The circumstances leading up to the sale were that Mrs. Duncan and Mr. William J. Hiss were tenants in common of about one hundred and eighty-one acres of land, lying for the most part in Baltimore County and a small amount of it lying within the present limits of Baltimore City. There was an indebtedness for which the property was liable amounting in the aggregate to about $30,000. This was partly in the form of a mortgage, upon which the interest was long overdue, in fact had never been paid since the original execution of the mortgage; about four years' taxes, and numerous judgments and pending suits which would soon have become judgments and liens upon the land. In this condition the bill was filed in the Circuit Court by William J. Hiss for a sale of the property to satisfy the various outstanding claims and a division of any sum which might be left thereafter between himself and sister.
The decree for sale was passed on the 7th day of July, 1921, and by its terms the trustees named in it were authorized and directed to dispose of the property "at either private or public sale in their discretion."
Advertisement was made of a public sale, to be held on August 9th, in a number of newspapers, and hand bills announcing the sale were widely distributed among persons likely to be interested in the purchase. When the day named *Page 607 in the advertisement arrived, the property was offered both in lots and as a whole, and the best bid then made was $39,750. At this bid the trustees withdrew the property, not deeming the price adequate, but made public announcement at the time that they would be glad to receive bids for a sale at private sale at any time.
Looking to the sale at the earliest practicable date, they seem to have made unusual endeavors to secure an offer of a fair value for the property, and not receiving any bid which appealed to them as such, they again advertised the property for sale at public sale to be held on November 16th, 1921. One or two days before the date set for this second offering of the property, they received an offer at private sale of $52,500, or $12,750 in excess of the best bid which had been made at the time of the offering of the property in August. This offer at private sale the trustees accepted, and on the 18th of November reported the same to the court. That report was signed by all three of the trustees, including Mr. Schnepfe, who had been appointed a trustee at the instance of Mrs. Duncan. Thereafter, and just before the date for the final ratification of the sale, an offer was made for the property by the Canton Company of Baltimore of $57,500. This the trustees declined to consider and the present exceptions, while several in number, amount really to but two; first, that the price at which the property was reported as sold, $52,500, was far less than the real value of the property, or, as stated, that it was grossly inadequate; and second, that the sale was not fairly made.

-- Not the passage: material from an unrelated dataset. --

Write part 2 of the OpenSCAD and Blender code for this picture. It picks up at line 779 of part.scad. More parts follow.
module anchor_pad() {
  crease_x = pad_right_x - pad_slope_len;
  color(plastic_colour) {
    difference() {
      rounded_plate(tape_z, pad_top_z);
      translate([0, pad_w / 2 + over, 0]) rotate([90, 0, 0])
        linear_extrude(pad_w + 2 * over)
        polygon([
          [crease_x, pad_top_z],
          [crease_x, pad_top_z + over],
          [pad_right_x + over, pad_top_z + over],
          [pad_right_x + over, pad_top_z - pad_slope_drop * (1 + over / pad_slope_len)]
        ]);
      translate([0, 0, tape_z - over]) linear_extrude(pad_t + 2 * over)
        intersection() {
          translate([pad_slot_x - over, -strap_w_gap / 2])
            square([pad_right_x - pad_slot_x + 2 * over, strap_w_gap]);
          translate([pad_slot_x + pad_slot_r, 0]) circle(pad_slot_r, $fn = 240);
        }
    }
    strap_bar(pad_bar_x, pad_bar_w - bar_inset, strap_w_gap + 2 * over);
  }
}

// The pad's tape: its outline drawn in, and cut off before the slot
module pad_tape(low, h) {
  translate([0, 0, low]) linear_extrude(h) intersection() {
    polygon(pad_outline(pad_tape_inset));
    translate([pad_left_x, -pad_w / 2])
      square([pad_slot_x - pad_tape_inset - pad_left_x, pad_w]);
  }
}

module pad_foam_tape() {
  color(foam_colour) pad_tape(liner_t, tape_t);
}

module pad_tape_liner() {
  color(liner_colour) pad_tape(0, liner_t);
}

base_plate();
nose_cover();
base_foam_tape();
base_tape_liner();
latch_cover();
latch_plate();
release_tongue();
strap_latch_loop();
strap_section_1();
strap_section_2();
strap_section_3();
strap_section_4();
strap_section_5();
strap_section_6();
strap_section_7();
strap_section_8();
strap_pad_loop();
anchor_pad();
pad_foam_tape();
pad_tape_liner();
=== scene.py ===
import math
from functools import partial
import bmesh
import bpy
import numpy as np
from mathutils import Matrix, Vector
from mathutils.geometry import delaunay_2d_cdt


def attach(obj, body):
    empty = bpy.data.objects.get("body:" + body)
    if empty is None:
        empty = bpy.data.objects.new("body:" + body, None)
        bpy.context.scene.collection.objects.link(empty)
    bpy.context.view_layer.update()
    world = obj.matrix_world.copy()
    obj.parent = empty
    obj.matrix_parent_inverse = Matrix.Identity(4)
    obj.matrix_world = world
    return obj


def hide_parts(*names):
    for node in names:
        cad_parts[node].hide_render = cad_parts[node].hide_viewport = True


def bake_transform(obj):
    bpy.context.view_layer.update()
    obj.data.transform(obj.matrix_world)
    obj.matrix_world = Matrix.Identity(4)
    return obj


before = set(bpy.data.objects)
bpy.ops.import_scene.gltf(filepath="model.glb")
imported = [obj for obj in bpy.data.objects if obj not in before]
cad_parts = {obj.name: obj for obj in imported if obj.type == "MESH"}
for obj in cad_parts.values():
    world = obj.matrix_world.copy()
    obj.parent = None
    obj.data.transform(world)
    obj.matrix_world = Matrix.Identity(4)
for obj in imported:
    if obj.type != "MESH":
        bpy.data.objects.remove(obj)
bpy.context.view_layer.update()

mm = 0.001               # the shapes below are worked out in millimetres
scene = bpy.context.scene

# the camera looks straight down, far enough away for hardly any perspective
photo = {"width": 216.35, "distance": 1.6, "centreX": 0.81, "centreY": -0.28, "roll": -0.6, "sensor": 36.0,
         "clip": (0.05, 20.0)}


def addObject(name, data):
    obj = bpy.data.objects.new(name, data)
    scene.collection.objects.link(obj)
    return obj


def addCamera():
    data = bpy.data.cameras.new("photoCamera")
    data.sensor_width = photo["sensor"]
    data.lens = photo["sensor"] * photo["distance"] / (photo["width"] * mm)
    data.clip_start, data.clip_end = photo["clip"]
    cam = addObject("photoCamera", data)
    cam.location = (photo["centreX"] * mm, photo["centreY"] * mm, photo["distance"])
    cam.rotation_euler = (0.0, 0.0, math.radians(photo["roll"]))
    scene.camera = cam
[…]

Taking these up in the inverse order, there is no testimony whatever to warrant the charge that the sale was not fairly made. By the express terms of the decree the trustees were authorized to sell the property at either public or private sale. They had endeavored to sell the property at public sale in August after an unusual amount of advertising. A good crowd was in attendance, notwithstanding which there was no bid which in the judgment of the trustees *Page 608 did represent the value of the property, and acting fully within their power they withdrew the property at that time. Between then and November they appear to have continued their efforts to effect a private sale of the property, but without results until they received the offer of Purdum and Butler of $52,500 in November. While this offer was less than Mrs. Duncan had hoped to see realized from the sale of the property, yet it is apparent she had very inflated notions of its value.

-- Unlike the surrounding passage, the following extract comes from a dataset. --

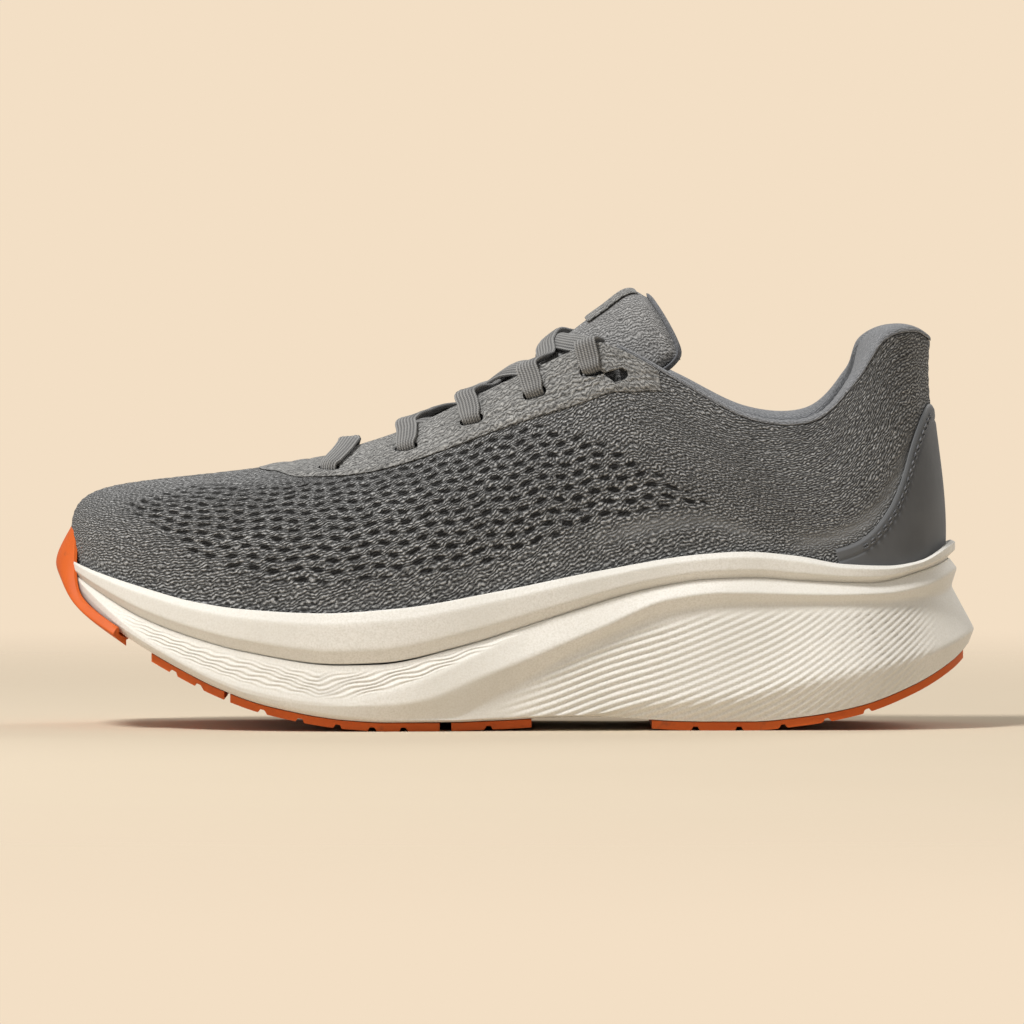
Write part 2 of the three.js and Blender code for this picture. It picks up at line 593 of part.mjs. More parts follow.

No one could at this time foresee with the least degree of certainty what the future might be, whether the enhancement of the values of real estate which took place during the war would continue, or whether it would recede. One thing only was certain, and that was that a sale must be effected and effected quickly, by reason of the large amount of taxes due, the mortgage, for which a decree of foreclosure had already been entered, and judgments, which were piling up in a way to become liens upon the property, on which writs of fi. fa. might at any time be issued. The decree had invested the trustees with power to make a sale of the property acting upon their own discretion, and there is nothing to indicate that they in any way abused that discretion. So it cannot properly be said that the sale was not in all respects fairly made.
As to the inadequacy of the price at which the property was sold, numerous witnesses were produced upon the part of the exceptant and the purchaser. The evidence given in behalf of the exceptant was largely of the hearsay description, derived in the main from vague reports as to the price paid for the sales of land more or less remote from that involved in this case, or was an individual estimate of value without anything to show that the individual who made the estimate was at all qualified to form such an estimate.

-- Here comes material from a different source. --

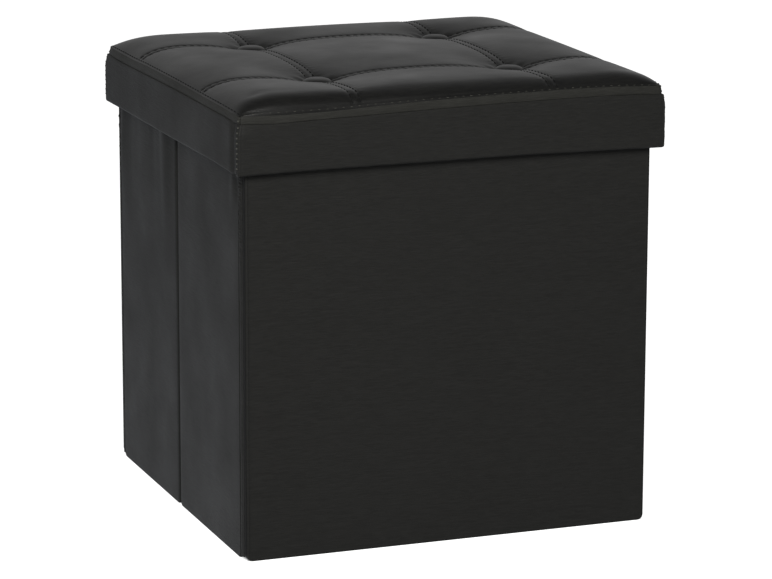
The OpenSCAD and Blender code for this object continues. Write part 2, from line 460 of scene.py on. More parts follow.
def ranged(tree: Tree, value: Socket, source: Sequence[float], target: Sequence[float]) -> Socket:
    """A value mapped from one range to another and held within it.

    Args:
        tree: The tree to add to.
        value: The value to map.
        source: The two ends of its own range.
        target: What the ends turn into, as numbers or sockets.

    Returns:
        The mapped value.
    """
    inputs = {
        "Value": value,
        "From Min": source[0],
        "From Max": source[1],
        "To Min": target[0],
        "To Max": target[1],
    }
    return add_node(tree, "ShaderNodeMapRange", inputs).outputs["Result"]


def raised(tree: Tree, height: Socket, depth: float, under: Socket | None = None) -> Socket:
    """A bump normal, over another one if given.

    Args:
        tree: The tree to add to.
        height: The relief, from 0 to 1.
        depth: The depth of the relief, in millimetres.
        under: The normal of a coarser relief under this one.

    Returns:
        The normal.
    """
    inputs = {"Height": height, "Distance": depth * MM, "Strength": 1.0}
    if under is not None:
        inputs["Normal"] = under
    return add_node(tree, "ShaderNodeBump", inputs).outputs["Normal"]


@dataclass(frozen=True)
class Finish:
    """A named material with a Principled shader."""

    name: str

    def make(self) -> Material:
        """Makes the material.

        Returns:
            The material.
        """
        material, tree = new_material(self.name)
        shader = add_node(tree, "ShaderNodeBsdfPrincipled", self.surface(tree))
        add_node(tree, "ShaderNodeOutputMaterial", {"Surface": shader.outputs["BSDF"]})
        return material

    def surface(self, tree: Tree) -> dict:
        """Adds the nodes of one kind of finish, and returns the shader's inputs."""
        raise NotImplementedError


@dataclass(frozen=True)
class FauxLeather(Finish):
    """PVC-coated cloth, calendered and embossed: a black skin whose fine grain runs sideways.

    The embossing catches light as short level wrinkles on upright faces. On level faces it
    shows as soft cloudy relief.
    """

    dark: str = "#191918"
    light: str = "#20201f"
    roughness: float = 0.6
    specular: float = 0.075
    grain_length: float = 11.0
    grain_height: float = 1.3
    grain_depth: float = 0.16
    pore: float = 0.9
    pore_depth: float = 0.03
    cloud: float = 60.0
    uneven: float = 0.05

    def surface(self, tree: Tree) -> dict:
        """Adds its nodes.

        Args:
            tree: The tree to add to.

        Returns:
            The shader's inputs by name.
        """
        grain = add_node(
            tree,
            "ShaderNodeTexNoise",
            pattern(tree, (self.grain_length, self.grain_length, self.grain_height))
            | {"Detail": 3.0, "Roughness": 0.6, "Distortion": 0.9},
        ).outputs["Fac"]
        pores = add_node(
            tree,
            "ShaderNodeTexVoronoi",
            pattern(tree, (self.pore,) * 3) | {"Randomness": 1.0},
        ).outputs["Distance"]
        clouds = add_node(
            tree,
            "ShaderNodeTexNoise",
            pattern(tree, (self.cloud,) * 3) | {"Detail": 3.0},
        ).outputs["Fac"]
        crest = ranged(tree, grain, (0.35, 0.75), (0.0, 1.0))
        normal = raised(tree, pores, self.pore_depth, raised(tree, crest, self.grain_depth))
        spread = (self.roughness - self.uneven, self.roughness + self.uneven)
        return {
            "Base Color": two_tone(tree, crest, self.dark, self.light),
            "Roughness": ranged(tree, clouds, (0.3, 0.7), spread),
            "Specular IOR Level": self.specular,
            "Normal": normal,
        }


@dataclass(frozen=True)
class NonWoven(Finish):
    """Spunbond polypropylene: matted fibres, pressed flat at a grid of small bond points."""

    dark: str = "#101011"
    light: str = "#1d1d1f"
    bond: float = 1.8
    bond_depth: float = 0.12
    fibre: float = 0.5
    fibre_depth: float = 0.05

    def surface(self, tree: Tree) -> dict:
        """Adds its nodes.

        Args:
            tree: The tree to add to.

        Returns:
            The shader's inputs by name.
        """
        bonds = add_node(
            tree,
            "ShaderNodeTexVoronoi",
            pattern(tree, (self.bond,) * 3) | {"Randomness": 0.15},
        ).outputs["Distance"]
        fibres = add_node(
            tree,
            "ShaderNodeTexNoise",
            pattern(tree, (self.fibre * 4, self.fibre * 4, self.fibre)),
        ).outputs["Fac"]
        pressed = ranged(tree, bonds, (0.15, 0.35), (0.0, 1.0))
        return {
            "Base Color": two_tone(tree, pressed, self.dark, self.light),
            "Roughness": 0.85,
            "Specular IOR Level": 0.3,
            "Sheen Weight": 0.15,
            "Normal": raised(tree, fibres, self.fibre_depth, raised(tree, pressed, self.bond_depth)),
        }


@dataclass(frozen=True)
class Speckled(Finish):
    """A material with fine specks and relief: pressed board, foam, thread or plated steel."""

    dark: str
    light: str
    speck: tuple[float, float, float]
    relief: float
    roughness: float
    metallic: float = 0.0
    specular: float = 0.5

    def surface(self, tree: Tree) -> dict:
        """Adds its nodes.

        Args:
            tree: The tree to add to.

        Returns:
            The shader's inputs by name.
        """
        specks = add_node(
            tree,
            "ShaderNodeTexNoise",
            pattern(tree, self.speck) | {"Detail": 4.0, "Roughness": 0.65},
        ).outputs["Fac"]
        share = ranged(tree, specks, (0.35, 0.65), (0.0, 1.0))
        return {
            "Base Color": two_tone(tree, share, self.dark, self.light),
            "Roughness": self.roughness,
            "Metallic": self.metallic,
            "Specular IOR Level": self.specular,
            "Normal": raised(tree, share, self.relief),
        }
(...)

The witnesses called upon the part of the purchasers showed an actual personal knowledge far more intimate than that possessed by the witnesses for the exceptant as to the *Page 609 value of real estate in that immediate section, where this property was located, and while they vary somewhat in the figures which they give as to the value of the property, yet one and all are sufficiently close to the price for which the sale was made to warrant the conclusion that, at the time of the sale, $52,500 was the fair market value of the property.
One of the witnesses of the exceptant, a real estate broker, had for some time been endeavoring to get the Canton Company to make an offer for this property at private sale, but had not succeeded in getting an offer of a size that he would even venture to submit to the trustees, and it was not until after the sale had been actually made that the so-called offer of the Canton Company was made. The circumstances surrounding this offer have been criticised along the line that it was not really an offer but merely a request for an option upon the property. The certified check, however, which accompanied it, is of itself strong evidence that it was intended as an offer, and at the same time the condition requiring a prompt, almost immediate acceptance or declination of the offer, was such as left it entirely within the power of the Canton Company to withdraw the offer at any time. For this reason, if for no other, the trustees would have been fully justified in declining to consider it. But they had in the meantime made the sale to Purdum and Butler, and this offer came with full knowledge upon the part of the Canton Company of the sale made and the price which it was made to Purdum and Butler. This is a species of bidding which cannot be, and never has been, looked upon with favor by the courts of this State.
For these reasons the order appealed from will be affirmed.